This is the one area where we threw caution to the wind and embraced the fear of the unknown. We decided to relocate without any assurance that I would be able to obtain health insurance coverage.
And that fear turned out to have been justified.
Fortunately, we were able to mitigate our risk because I was able to retain coverage through COBRA. The problem with COBRA is that it is very expensive and lasts only 18 months.
We were working with an insurance agent who knew the health insurance market in Arizona. He was confident that I would be able to obtain coverage despite my pre-existing condition.

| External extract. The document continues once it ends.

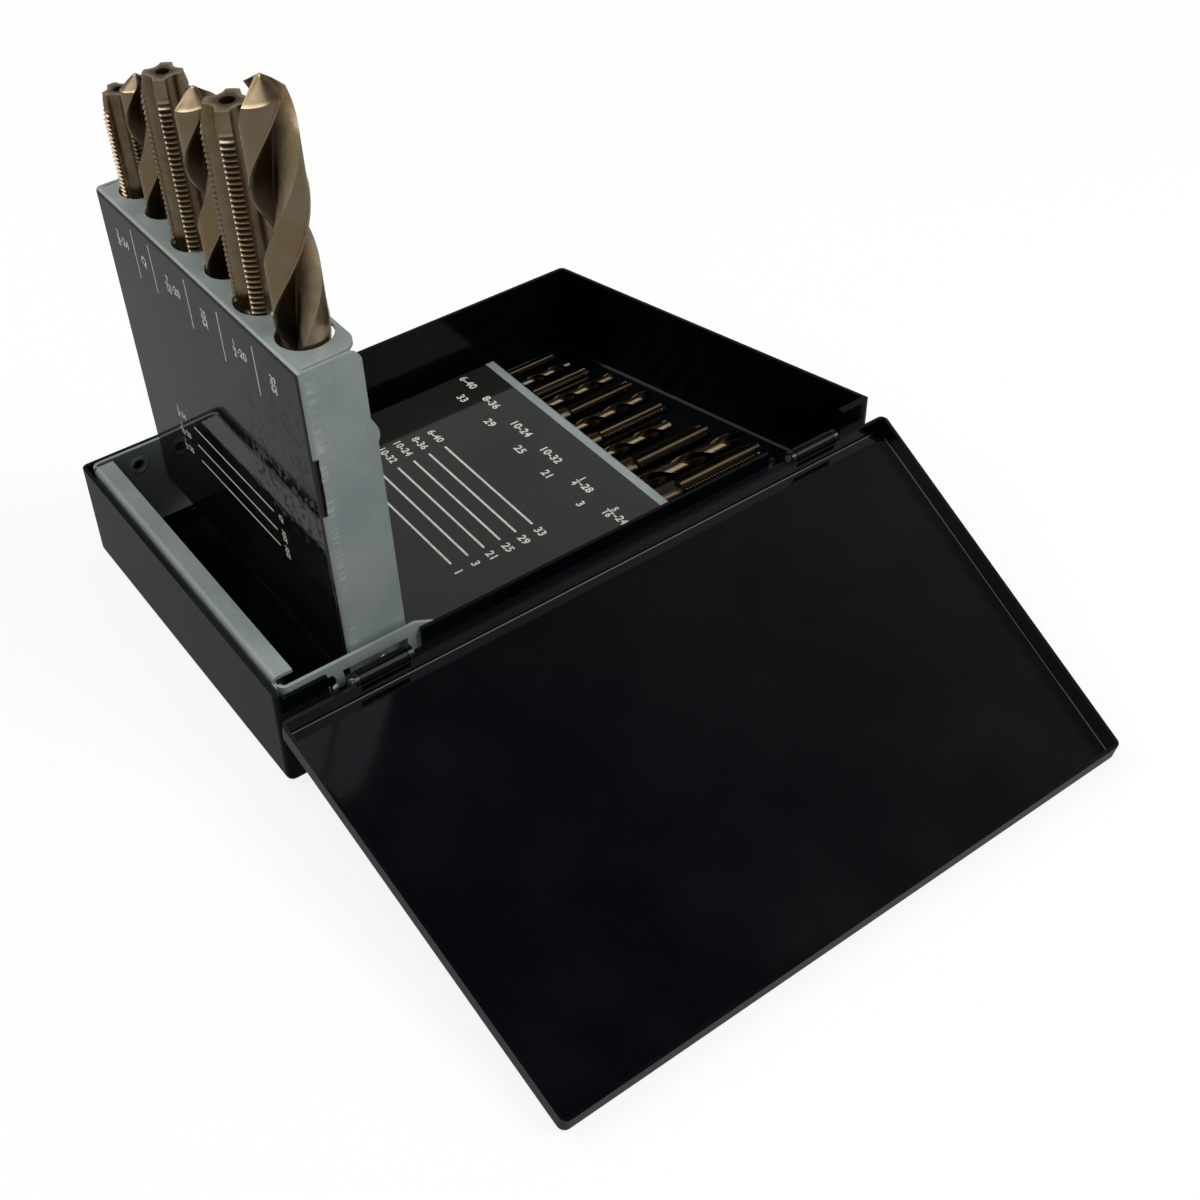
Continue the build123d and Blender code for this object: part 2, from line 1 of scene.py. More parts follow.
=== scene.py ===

CeCe was able to obtain coverage without any problem. Unfortunately, I was denied twice (including appeals) by two different health insurers. I began to worry about what would happen when COBRA expired. I explored every option for obtaining coverage that I could come up with such as plans offered through alumni associations, professional associations, club memberships and insurance offered by the state. None of these panned out.

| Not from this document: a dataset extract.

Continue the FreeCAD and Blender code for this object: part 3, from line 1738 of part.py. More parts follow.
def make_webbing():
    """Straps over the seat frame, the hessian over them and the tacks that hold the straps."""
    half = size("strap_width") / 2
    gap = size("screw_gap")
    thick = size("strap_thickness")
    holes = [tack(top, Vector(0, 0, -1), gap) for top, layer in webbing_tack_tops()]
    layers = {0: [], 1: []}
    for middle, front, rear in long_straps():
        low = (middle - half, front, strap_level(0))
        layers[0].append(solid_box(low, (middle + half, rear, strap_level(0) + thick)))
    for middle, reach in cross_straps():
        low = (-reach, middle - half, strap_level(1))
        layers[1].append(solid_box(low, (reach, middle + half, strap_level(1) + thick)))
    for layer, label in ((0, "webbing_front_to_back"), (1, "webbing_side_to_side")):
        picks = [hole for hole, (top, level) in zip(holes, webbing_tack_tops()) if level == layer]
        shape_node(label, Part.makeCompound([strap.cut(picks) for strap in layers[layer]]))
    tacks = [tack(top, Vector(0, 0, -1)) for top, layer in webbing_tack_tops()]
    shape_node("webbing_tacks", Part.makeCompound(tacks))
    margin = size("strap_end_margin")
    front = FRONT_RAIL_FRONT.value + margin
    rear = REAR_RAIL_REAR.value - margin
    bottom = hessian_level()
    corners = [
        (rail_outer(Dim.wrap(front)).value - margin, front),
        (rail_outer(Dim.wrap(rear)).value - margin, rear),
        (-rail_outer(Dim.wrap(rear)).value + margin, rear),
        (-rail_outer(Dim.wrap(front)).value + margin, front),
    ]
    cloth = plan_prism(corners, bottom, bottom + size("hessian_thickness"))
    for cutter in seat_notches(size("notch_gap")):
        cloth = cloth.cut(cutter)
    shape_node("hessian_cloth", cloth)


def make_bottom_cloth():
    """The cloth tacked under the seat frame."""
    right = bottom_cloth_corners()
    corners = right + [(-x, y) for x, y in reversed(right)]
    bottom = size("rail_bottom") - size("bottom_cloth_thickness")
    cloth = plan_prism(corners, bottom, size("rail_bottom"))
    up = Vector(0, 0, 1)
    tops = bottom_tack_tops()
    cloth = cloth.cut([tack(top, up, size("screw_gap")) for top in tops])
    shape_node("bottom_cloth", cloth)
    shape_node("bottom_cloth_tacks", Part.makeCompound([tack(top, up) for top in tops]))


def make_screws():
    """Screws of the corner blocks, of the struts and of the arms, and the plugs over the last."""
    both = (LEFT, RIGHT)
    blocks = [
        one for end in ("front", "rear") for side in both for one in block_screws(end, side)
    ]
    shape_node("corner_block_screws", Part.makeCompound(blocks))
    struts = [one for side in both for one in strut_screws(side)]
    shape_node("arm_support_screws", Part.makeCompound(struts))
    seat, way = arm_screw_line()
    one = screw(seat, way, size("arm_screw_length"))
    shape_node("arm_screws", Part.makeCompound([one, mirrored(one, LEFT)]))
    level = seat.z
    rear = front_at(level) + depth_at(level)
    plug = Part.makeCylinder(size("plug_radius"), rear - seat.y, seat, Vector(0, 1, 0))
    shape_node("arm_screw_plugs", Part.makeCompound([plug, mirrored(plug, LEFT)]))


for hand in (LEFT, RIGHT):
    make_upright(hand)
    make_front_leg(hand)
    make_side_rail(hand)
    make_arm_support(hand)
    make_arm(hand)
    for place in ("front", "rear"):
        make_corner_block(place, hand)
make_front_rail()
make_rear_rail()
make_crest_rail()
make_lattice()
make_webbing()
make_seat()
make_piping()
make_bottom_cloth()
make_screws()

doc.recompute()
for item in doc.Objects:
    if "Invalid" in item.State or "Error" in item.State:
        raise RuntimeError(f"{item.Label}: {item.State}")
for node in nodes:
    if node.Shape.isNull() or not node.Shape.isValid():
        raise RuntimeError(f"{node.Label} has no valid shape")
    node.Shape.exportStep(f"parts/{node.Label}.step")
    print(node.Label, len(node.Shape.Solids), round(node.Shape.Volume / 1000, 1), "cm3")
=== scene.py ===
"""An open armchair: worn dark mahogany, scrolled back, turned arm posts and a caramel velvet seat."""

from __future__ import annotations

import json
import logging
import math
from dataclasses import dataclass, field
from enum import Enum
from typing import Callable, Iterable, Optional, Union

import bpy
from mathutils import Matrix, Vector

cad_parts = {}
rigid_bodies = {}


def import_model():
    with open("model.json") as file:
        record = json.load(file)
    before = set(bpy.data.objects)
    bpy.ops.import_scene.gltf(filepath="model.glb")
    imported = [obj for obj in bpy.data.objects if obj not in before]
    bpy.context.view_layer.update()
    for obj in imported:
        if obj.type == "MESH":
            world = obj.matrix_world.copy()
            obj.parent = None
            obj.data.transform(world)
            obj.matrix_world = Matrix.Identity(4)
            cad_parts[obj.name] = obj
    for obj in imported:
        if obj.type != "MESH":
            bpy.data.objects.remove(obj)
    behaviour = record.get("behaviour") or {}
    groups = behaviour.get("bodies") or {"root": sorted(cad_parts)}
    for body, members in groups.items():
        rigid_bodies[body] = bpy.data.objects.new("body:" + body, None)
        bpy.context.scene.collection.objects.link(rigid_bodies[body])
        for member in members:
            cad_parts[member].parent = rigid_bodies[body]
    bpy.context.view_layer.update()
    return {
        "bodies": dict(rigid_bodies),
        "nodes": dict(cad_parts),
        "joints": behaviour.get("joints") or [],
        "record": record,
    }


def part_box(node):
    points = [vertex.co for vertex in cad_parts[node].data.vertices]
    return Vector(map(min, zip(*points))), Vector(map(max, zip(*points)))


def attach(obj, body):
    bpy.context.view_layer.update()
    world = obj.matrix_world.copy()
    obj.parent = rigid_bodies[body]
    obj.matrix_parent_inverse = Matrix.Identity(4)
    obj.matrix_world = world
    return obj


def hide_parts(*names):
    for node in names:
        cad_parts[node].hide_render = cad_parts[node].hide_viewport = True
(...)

But at the start of 2011 insurance companies began to prepare for the advent of the Affordable Care Act. They loosened their restrictions on pre-existing conditions so I was able to obtain coverage. Sometimes it’s better to be lucky than good!
At last, we both had health insurance. What a relief.

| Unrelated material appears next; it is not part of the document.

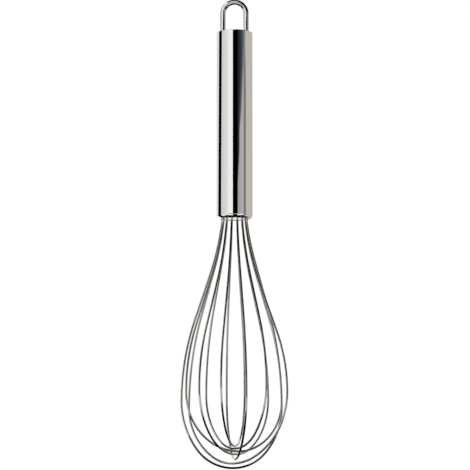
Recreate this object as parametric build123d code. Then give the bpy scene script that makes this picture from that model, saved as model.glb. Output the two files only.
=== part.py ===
from build123d import *
import math
import os
from collections import namedtuple

# A balloon whisk of stainless steel: seven nested wire loops, a closed tube handle and a hanging loop.
# Millimetres. +Z runs up the handle and +X to the right. The origin is where a hook bears,
# in the middle of the underside of the hanging loop's crown.

# Handle
handle_diameter = 23.0
handle_wall = 0.7
handle_length = 120.4
handle_shoulder_radius = 2.6    # the lower end is spun in to a round shoulder
handle_edge_radius = 0.3        # polished edge at the top

# Top cap, a shallow cup pressed into the tube
cap_thickness = 1.0
cap_skirt_wall = 0.8
cap_skirt_length = 5.0
cap_clearance = 0.03

# Hanging loop
hanger_wire_diameter = 3.5
hanger_width = 18.4             # over the outside of both legs
hanger_stand = 22.0             # from the handle's top to the outside of the crown
hanger_inner_length = 9.0       # of each leg, below the handle's top
hanger_clearance = 0.05         # round each leg, in the cap

# Balloon of wire loops
loop_wire_diameter = 1.4
strand_circle_diameter = 15.6   # the circle on which the strands leave the handle
balloon_half_width = 33.0
balloon_drop = 156.8            # from the handle's lip to the lowest loop's centre line
neck_angle = 8.0                # degrees from upright, once a strand has left the neck
neck_bend_radius = 25.0
flare_radius = 182.0
straight_length = 30.0          # between the flare and the rounding above the belly
leg_length = 28.0               # of each strand, inside the handle

# Neck plug, which spaces the strands, and the resin that holds them
plug_body_length = 4.0
plug_recess = 0.3               # from the handle's lip up to the plug's face
plug_clearance = 0.1            # round the plug, in the tube
plug_lip_gap = 0.35             # round the plug's nose, in the tube's mouth
plug_bore_clearance = 0.06      # round each strand, in the plug and the resin
plug_edge_radius = 0.5
resin_length = 24.0
resin_clearance = 0.05          # round the resin, in the tube

# How far a cutting tool runs past what it cuts
overrun = 1.0

# The loops from the outermost to the innermost. azimuth_step counts spaces between strands.
# lift is in wire diameters above the lowest loop, left, right and tip_shift are in balloon half
# widths, belly_left and belly_right, the depths of the widest places, are in the loop's own drop,
# and tip_radius is in the half width of its own side. lean is in degrees, out of the upright plane.
LoopShares = namedtuple(
    "LoopShares", "azimuth_step lift left right tip_shift belly_left belly_right tip_radius lean")
loop_shares = (
    LoopShares(azimuth_step=0, lift=0.0, left=1.01, right=0.90, tip_shift=-0.03, belly_left=0.735,
               belly_right=0.76, tip_radius=0.86, lean=0.0),
    LoopShares(azimuth_step=-1, lift=2.0, left=0.975, right=1.10, tip_shift=-0.07, belly_left=0.775,
               belly_right=0.71, tip_radius=0.80, lean=0.0),
    LoopShares(azimuth_step=-3, lift=3.9, left=0.775, right=0.91, tip_shift=-0.10, belly_left=0.76,
               belly_right=0.72, tip_radius=0.65, lean=0.35),
    LoopShares(azimuth_step=2, lift=6.1, left=1.05, right=1.055, tip_shift=0.07, belly_left=0.72,
               belly_right=0.77, tip_radius=0.92, lean=0.0),
    LoopShares(azimuth_step=1, lift=7.4, left=1.01, right=1.01, tip_shift=0.10, belly_left=0.745,
               belly_right=0.79, tip_radius=0.96, lean=0.0),
    LoopShares(azimuth_step=-2, lift=8.65, left=0.885, right=0.955, tip_shift=-0.02, belly_left=0.77,
               belly_right=0.72, tip_radius=0.85, lean=0.0),
    LoopShares(azimuth_step=3, lift=9.65, left=1.065, right=0.945, tip_shift=0.14, belly_left=0.72,
               belly_right=0.77, tip_radius=0.92, lean=0.2),
)

# Sizes that follow
handle_radius = handle_diameter / 2
handle_bore_radius = handle_radius - handle_wall
lip_radius = handle_radius - handle_shoulder_radius
hanger_wire_radius = hanger_wire_diameter / 2
hanger_bend_radius = (hanger_width - hanger_wire_diameter) / 2
loop_wire_radius = loop_wire_diameter / 2
neck_radius = strand_circle_diameter / 2
strand_spacing = 360 / (2 * len(loop_shares))

# Heights that follow
handle_top = hanger_wire_diameter - hanger_stand
lip_height = handle_top - handle_length
hanger_bend_height = -hanger_bend_radius - hanger_wire_radius + hanger_wire_diameter
plug_face = lip_height + plug_recess
plug_seat = lip_height + handle_shoulder_radius
plug_top = plug_seat + plug_body_length


def bore_cylinder(radius, low, high):
    """An upright cylinder on the Z axis between two heights."""
    return Pos(0, 0, (low + high) / 2) * Cylinder(radius, high - low)


def handle_tube():
    """The tube, turned from its wall's profile: straight, with the lower end spun inward."""
    shoulder_height = lip_height + handle_shoulder_radius
    inner_radius = handle_shoulder_radius - handle_wall
    outer_shoulder = CenterArc((lip_radius, shoulder_height), handle_shoulder_radius, 0, -90)
    inner_shoulder = CenterArc((lip_radius, shoulder_height), inner_radius, -90, 90)
    outline = [
        Line((handle_bore_radius, handle_top), (handle_radius, handle_top)),
        Line((handle_radius, handle_top), (handle_radius, shoulder_height)),
        outer_shoulder,
        Line(outer_shoulder @ 1, inner_shoulder @ 0),
        inner_shoulder,
        Line((handle_bore_radius, shoulder_height), (handle_bore_radius, handle_top)),
    ]
    tube = revolve(Plane.XZ * make_face(outline), Axis.Z)
    top_edges = tube.edges().filter_by(GeomType.CIRCLE).filter_by_position(Axis.Z, handle_top, handle_top)
    return fillet(top_edges.sort_by(SortBy.RADIUS)[-1], min(handle_edge_radius, handle_wall / 2))


def hanger_path():
    """Centre line of the hanging loop: two straight legs and a half-round crown."""
    leg_end = handle_top - hanger_inner_length
    left, right = -hanger_bend_radius, hanger_bend_radius
    return Wire([
        Line((left, 0, leg_end), (left, 0, hanger_bend_height)),
        ThreePointArc((left, 0, hanger_bend_height), (0, 0, hanger_bend_height + hanger_bend_radius),
                      (right, 0, hanger_bend_height)),
        Line((right, 0, hanger_bend_height), (right, 0, leg_end)),
    ])


def hanging_loop():
    """A round bar bent to an upside-down U, its legs welded into the top cap."""
    path = hanger_path()
    return sweep(Plane(origin=path @ 0, z_dir=path % 0) * Circle(hanger_wire_radius), path=path)


def top_cap():
    """A shallow cup, open downward, pressed flush into the tube and bored for the hanging loop's legs."""
    outer_radius = handle_bore_radius - cap_clearance
    skirt_end = handle_top - cap_thickness - cap_skirt_length
    cup = bore_cylinder(outer_radius, skirt_end, handle_top)
    cup -= bore_cylinder(outer_radius - cap_skirt_wall, skirt_end - overrun, handle_top - cap_thickness)
    leg_bore = bore_cylinder(hanger_wire_radius + hanger_clearance, handle_top - cap_thickness - overrun,
                             handle_top + overrun)
    for side in (-1, 1):
        cup -= Pos(side * hanger_bend_radius, 0, 0) * leg_bore
    return cup


def side_edges(half_width, drop, belly_depth, tip_shift, tip_radius):
    """One side of a loop, from the top of its leg to its lowest point.

    x is outward from the whisk's axis and y is up from the handle's lip. The strand bends out of the
    neck, flares, runs straight, rounds over to the belly and comes in on two arcs to the bottom.
    """
    leg = Line((neck_radius, leg_length), (neck_radius, 0))
    neck_bend = CenterArc((neck_radius + neck_bend_radius, 0), neck_bend_radius, 180, neck_angle)

    # The flare starts where the neck bend ends. The rounding above the belly gets the radius
    # that leaves a straight of the wanted length between the two circles.
    lean_out = math.radians(neck_angle)
    flare_centre = (neck_bend @ 1) + Vector(math.cos(lean_out), math.sin(lean_out)) * flare_radius
    inset = flare_centre.X - half_width
    height = flare_centre.Y + belly_depth
    rounding_radius = (inset ** 2 + height ** 2 - flare_radius ** 2 - straight_length ** 2) \
        / (2 * (flare_radius - inset))
    rounding_centre = Vector(half_width - rounding_radius, -belly_depth)

    # Angle of the straight from upright, on the inner tangent of the two circles
    centre_slope = math.atan2(flare_centre.X - rounding_centre.X, height)
    straight_angle = math.degrees(math.atan2(flare_radius + rounding_radius, straight_length) - centre_slope)
    flare = CenterArc(flare_centre, flare_radius, 180 + neck_angle, straight_angle - neck_angle)
    rounding = CenterArc(rounding_centre, rounding_radius, straight_angle, -straight_angle)
    straight = Line(flare @ 1, rounding @ 0)

    # Below the belly, a large side arc meets the tip's arc
    reach = half_width - tip_shift
    tip_height = drop - belly_depth - tip_radius
    side_radius = (reach ** 2 + tip_height ** 2 - tip_radius ** 2) / (2 * (reach - tip_radius))
    side_centre = Vector(half_width - side_radius, -belly_depth)
    tip_centre = Vector(tip_shift, tip_radius - drop)
    join = math.degrees(math.atan2(tip_height, tip_centre.X - side_centre.X))
    side = CenterArc(side_centre, side_radius, 0, -join)
    tip = CenterArc(tip_centre, tip_radius, -join, join - 90)
    return [leg, neck_bend, flare, straight, rounding, side, tip]


def loop_frame(loop):
    """The place of a loop's drawing plane: its y up the handle, turned to its azimuth and lean."""
    return Pos(0, 0, lip_height) * Rot(0, 0, loop.azimuth_step * strand_spacing) * Rot(90 + loop.lean, 0, 0)


def whisk_wire(loop):
    """One wire loop, swept along its two sides."""
    drop = balloon_drop - loop.lift * loop_wire_diameter
    tip_shift = loop.tip_shift * balloon_half_width
    edges = []
    for side, share, belly in ((1, loop.right, loop.belly_right), (-1, loop.left, loop.belly_left)):
        half_width = share * balloon_half_width
        reach = half_width - side * tip_shift
        drawn = side_edges(half_width, drop, belly * drop, side * tip_shift, loop.tip_radius * reach)
        if side > 0:
            edges += drawn
        else:
            edges += [edge.mirror(Plane.YZ) for edge in drawn]
    path = loop_frame(loop) * Wire(edges)
    return sweep(Plane(origin=path @ 0, z_dir=path % 0) * Circle(loop_wire_radius), path=path)


def strand_bores(length):
    """A bore for each strand, along the legs, from below the lip to a height above it."""
    bores = []
    for loop in loop_shares:
        for side in (-1, 1):
            bore = Cylinder(loop_wire_radius + plug_bore_clearance, length + 2 * overrun)
            place = Pos(side * neck_radius, length / 2, 0) * Rot(90, 0, 0)
            bores.append(loop_frame(loop) * place * bore)
    return bores


def neck_plug():
    """A turned plug that rests on the tube's shoulder, with a nose in the mouth and a bore for each strand."""
    body = bore_cylinder(handle_bore_radius - plug_clearance, plug_seat, plug_top)
    body = fillet(body.edges().filter_by(GeomType.CIRCLE), plug_edge_radius)
    plug = body + bore_cylinder(lip_radius - plug_lip_gap, plug_face, plug_seat + plug_edge_radius)
    for bore in strand_bores(plug_top - lip_height):
        plug -= bore
    return plug


def resin_seal():
    """Resin poured on the plug round the strands' legs."""
    resin = bore_cylinder(handle_bore_radius - resin_clearance, plug_top, plug_top + resin_length)
    for bore in strand_bores(leg_length):
        resin -= bore
    return resin


nodes = {
    "handle_tube": handle_tube(),
    "top_cap": top_cap(),
    "hanging_loop": hanging_loop(),
    "neck_plug": neck_plug(),
    "resin_seal": resin_seal(),
}
for number, loop in enumerate(loop_shares, start=1):
    nodes[f"whisk_wire_{number}"] = whisk_wire(loop)

os.makedirs("parts", exist_ok=True)
for name, solid in nodes.items():
    export_step(solid, f"parts/{name}.step")
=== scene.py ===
# %% [markdown]
# # A balloon whisk in polished steel
#
# The whisk has a thin round tube for a handle, a U of round bar to hang it by, and seven nested loops of
# springy wire. There is almost no colour in it: what the eye reads is the room, mirrored in curved metal.
# So this lesson models the pieces smoothly, and then spends as much care on what they mirror.
#
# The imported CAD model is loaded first. It is the fixed frame that every piece is built on, in metres,
# with +Z up the handle and the camera on the -Y side.

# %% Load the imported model
import math

import bpy
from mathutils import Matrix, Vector


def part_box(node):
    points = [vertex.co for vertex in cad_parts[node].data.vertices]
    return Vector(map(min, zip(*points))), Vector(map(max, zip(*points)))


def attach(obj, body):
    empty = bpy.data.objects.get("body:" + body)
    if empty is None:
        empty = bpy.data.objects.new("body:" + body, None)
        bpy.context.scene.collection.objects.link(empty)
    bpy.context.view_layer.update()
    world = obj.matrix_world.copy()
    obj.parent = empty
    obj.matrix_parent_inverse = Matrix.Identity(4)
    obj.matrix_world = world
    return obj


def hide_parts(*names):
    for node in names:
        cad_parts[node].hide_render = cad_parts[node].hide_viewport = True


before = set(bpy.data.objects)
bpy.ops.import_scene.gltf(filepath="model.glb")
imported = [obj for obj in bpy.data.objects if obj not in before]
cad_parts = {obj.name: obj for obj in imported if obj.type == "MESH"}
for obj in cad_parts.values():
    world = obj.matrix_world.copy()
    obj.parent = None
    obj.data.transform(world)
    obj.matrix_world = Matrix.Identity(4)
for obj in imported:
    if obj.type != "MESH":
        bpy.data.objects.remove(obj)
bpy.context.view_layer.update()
print("CAD nodes:", ", ".join(sorted(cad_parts)))

# %% [markdown]
# ## Sizes
#
# These are the whisk's own sizes, written once, in millimetres times `MM`. The places that depend on them,
# such as the height of the handle's lip, are worked out from them. The origin is the middle of the
# underside of the hanging loop's crown, where a hook bears.

# %% Sizes of the handle and the hanging loop
MM = 0.001

handle_radius = 11.5 * MM
handle_wall = 0.7 * MM
handle_length = 120.4 * MM
shoulder_radius = 2.6 * MM
handle_edge_radius = 0.3 * MM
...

When I look back at my fear and apprehension about the uncertainty of getting insurance in the private marketplace, I can say that I nailed it. Obtaining private health insurance turned out to be the biggest hurdle we had to clear in order to be able to enjoy retirement.
- With the inception of the Affordable Care Act, pre-existing conditions no longer exempt you from obtaining coverage in the private marketplace
- COBRA offers a bridge from having insurance through a company to finding insurance elsewhere. The cost of COBRA is high and expires after 18 months.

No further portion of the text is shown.